- **Task requirements**: In the material below, identify each line bearing the word "object". Reproduce those lines.

### Stored data ###

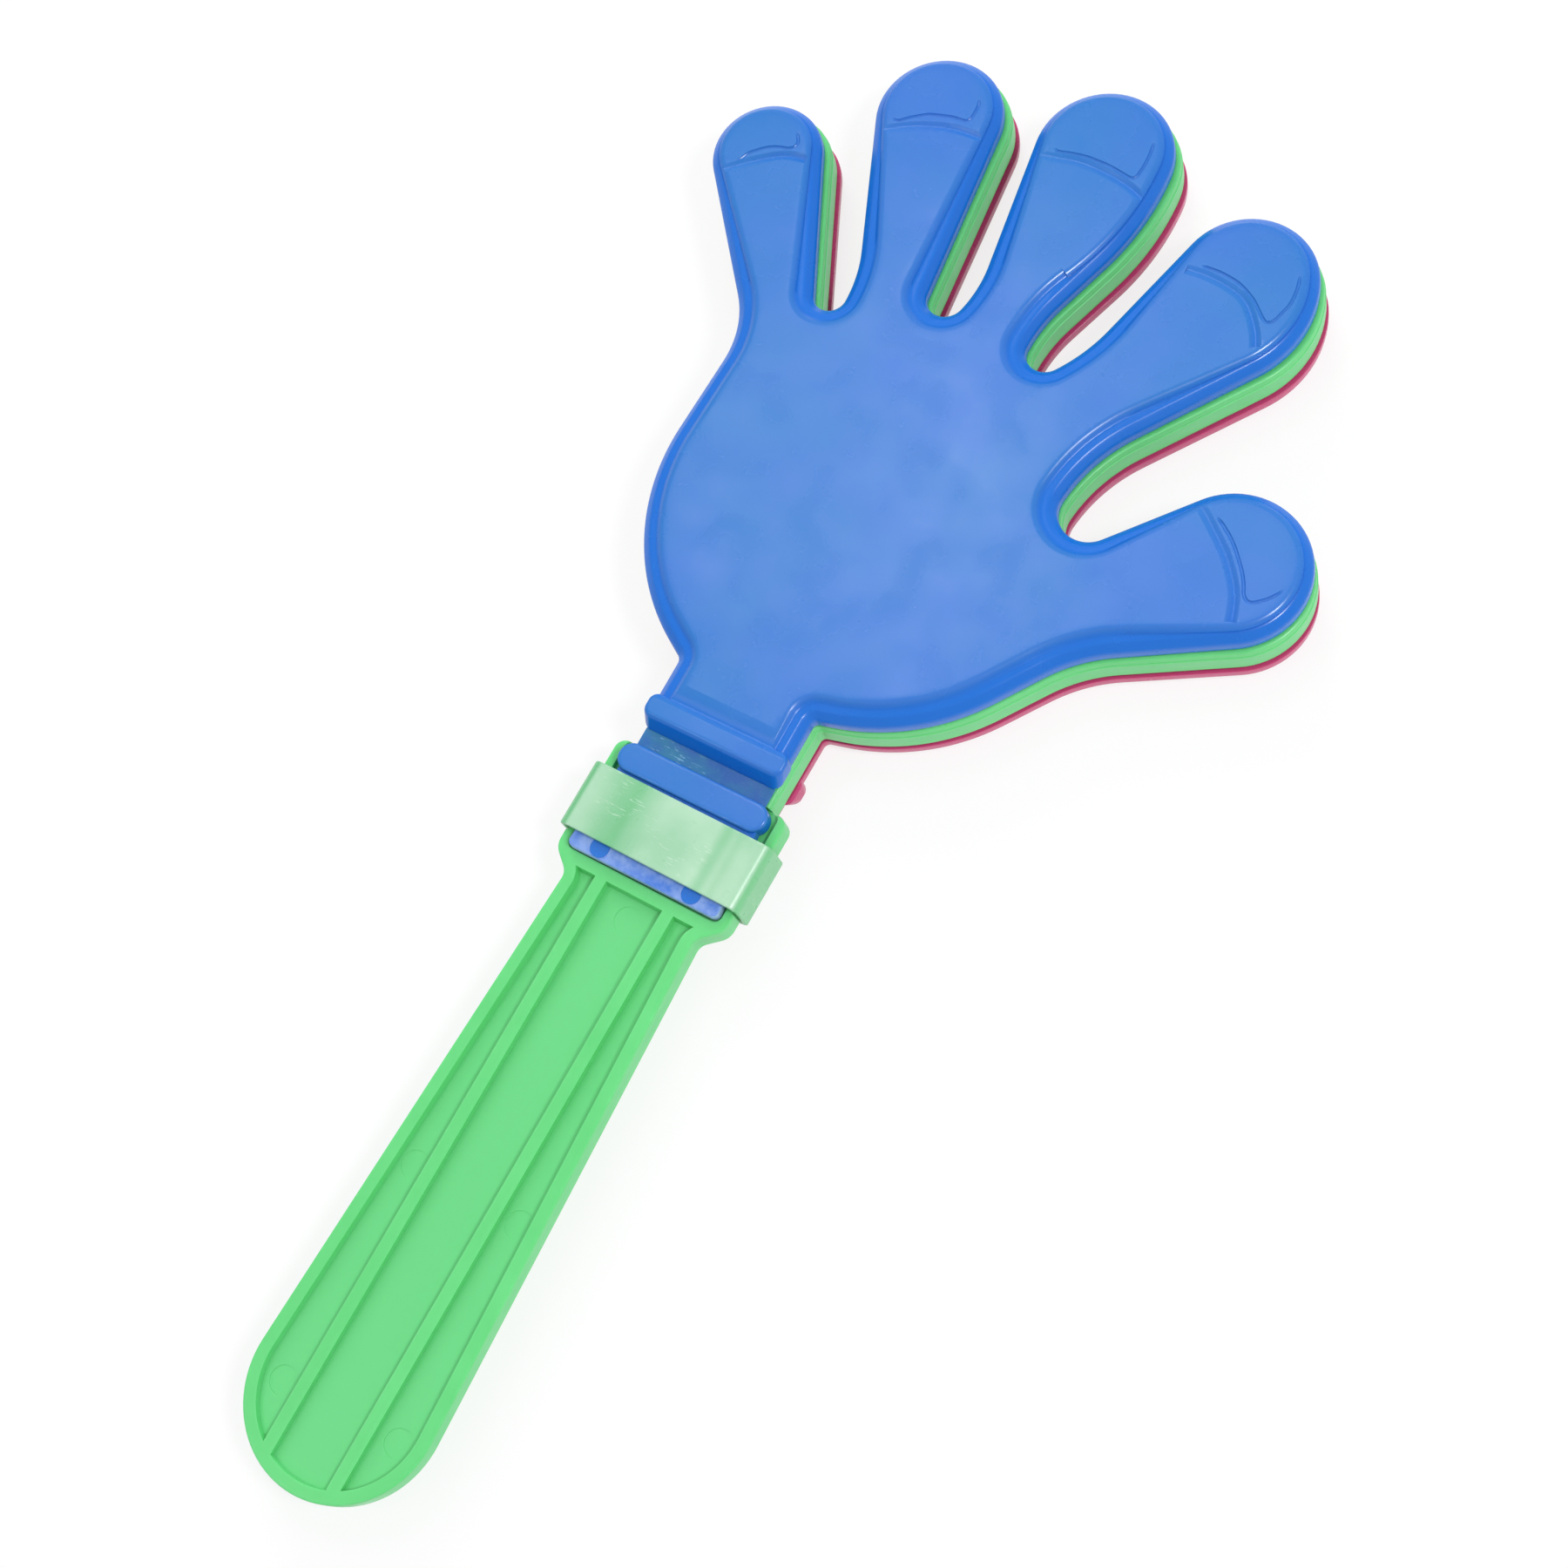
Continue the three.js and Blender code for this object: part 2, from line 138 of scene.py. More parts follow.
# The camera, and what glossy or clear surfaces show of the paper, get it nearly white,
# with the shadow kept faint
seen = addNode(paper, "ShaderNodeLightPath")
seenOrGlossy = addNode(paper, "ShaderNodeMath", {
    0: seen.outputs["Is Camera Ray"], 1: seen.outputs["Is Glossy Ray"],
}, operation="MAXIMUM")
whiteShare = addNode(paper, "ShaderNodeMath", {
    0: seenOrGlossy.outputs["Value"], 1: seen.outputs["Is Transmission Ray"],
}, operation="MAXIMUM")
whiteness = addNode(paper, "ShaderNodeMapRange", {
    "Value": whiteShare.outputs["Value"],
    "To Min": paperLook["glow"], "To Max": paperLook["white"],
})
white = addNode(paper, "ShaderNodeEmission")
paperMix = addNode(paper, "ShaderNodeMixShader", {
    0: whiteness.outputs["Result"], 1: paperShader.outputs["BSDF"], 2: white.outputs["Emission"],
})
paperOut = paper.node_tree.nodes["Material Output"]
paper.node_tree.links.new(paperMix.outputs["Shader"], paperOut.inputs["Surface"])
floor.data.materials.append(paper)


# Outlines made of round stretches that run into each other, in mm

outlining = {
    "wideFrom": 2, "wideOver": 1.2,  # insets over which a wide arc starts to hold back
    "stepAngle": 6,  # degrees from point to point at most
    "closest": 1e-3,  # points nearer than this are one
    "sameAngle": 1e-6,  # radians
}


def signedRadius(arc, inset):
    # A wide arc, at a fingertip, keeps its upper face closer to the outline than the others
    share = max(0, min(1, (inset - outlining["wideFrom"]) / outlining["wideOver"]))
    return arc["turn"] * arc["r"] - inset + arc["wide"] * share


def tangentAngle(here, there, inset):
    dx = there["x"] - here["x"]
    dy = there["y"] - here["y"]
    rise = (signedRadius(there, inset) - signedRadius(here, inset)) / math.hypot(dx, dy)
    return math.atan2(dy, dx) - math.asin(max(-1, min(1, rise)))


def turnedOn(angle, start, turn):
    # The same direction, reached from the start by less than one turn
    sweep = (turn * (angle - start)) % math.tau
    return start + turn * (0 if math.tau - sweep < outlining["sameAngle"] else sweep)


def arcPath(arcs, startAngle, endAngle, inset=0, chord=1.2, plainStart=None, plainEnd=None):
    # Every inset gets as many points as the plain outline, so that the rings can be lofted
    points = []
    angle = startAngle
    plainAngle = startAngle if plainStart is None else plainStart
    plainEnd = endAngle if plainEnd is None else plainEnd
    for number, arc in enumerate(arcs):
        last = number + 1 == len(arcs)
        leave = endAngle if last else tangentAngle(arc, arcs[number + 1], inset)
        plainLeave = plainEnd if last else tangentAngle(arc, arcs[number + 1], 0)
        leave = turnedOn(leave, angle, arc["turn"])
        plainLeave = turnedOn(plainLeave, plainAngle, arc["turn"])
        sweep = abs(plainLeave - plainAngle)
        stepAngle = math.radians(outlining["stepAngle"])
        steps = math.ceil(max(sweep / stepAngle, sweep * arc["r"] / chord, 1))
        radius = signedRadius(arc, inset)
        for step in range(steps + 1):
            at = angle + (leave - angle) * step / steps
            point = (arc["x"] + radius * math.sin(at), arc["y"] - radius * math.cos(at))
            if not points or math.dist(point, points[-1]) > outlining["closest"]:
                points.append(point)
        angle = leave
        plainAngle = plainLeave
    return points


def arc(x, y, r, turn, wide=0):
    return {"x": x, "y": y, "r": r, "turn": turn, "wide": wide}


def roundedBox(halfWidth, low, high, corner, inset=0, chord=1.2):
    arcs = [
        arc(corner - halfWidth, low + corner, corner, 1),
        arc(halfWidth - corner, low + corner, corner, 1),
        arc(halfWidth - corner, high - corner, corner, 1),
        arc(corner - halfWidth, high - corner, corner, 1),
    ]
    return arcPath(arcs, -math.pi / 2, -math.pi / 2, inset, chord)[:-1]


# Modelling steps, in mm

finishing = {"flatAngle": 32, "evenWeight": 80}


def raised(points, height):
    return [(x, y, height) for x, y in points]


def loft(name, rings):
    # A filled circle is extruded once for each ring, and each new edge loop is laid on it
    count = len(rings[0])
    bpy.ops.object.select_all(action="DESELECT")
    bpy.ops.mesh.primitive_circle_add(vertices=count, radius=0.01, fill_type="NGON")
    piece = bpy.context.object
    piece.name = name
    bpy.ops.object.mode_set(mode="EDIT")
    bpy.ops.mesh.select_mode(type="FACE")
    bpy.ops.mesh.select_all(action="SELECT")
    numbers = layLoop(piece, rings[0], {})
    for ring in rings[1:]:
        bpy.ops.mesh.extrude_region_move(TRANSFORM_OT_translate={"value": (0, 0, mm)})
        numbers = layLoop(piece, ring, numbers)
    finishEdit()
    return piece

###

- **Reply**:
Continue the three.js and Blender code for this object: part 2, from line 138 of scene.py. More parts follow.
    bpy.ops.object.select_all(action="DESELECT")
    piece = bpy.context.object
    bpy.ops.object.mode_set(mode="EDIT")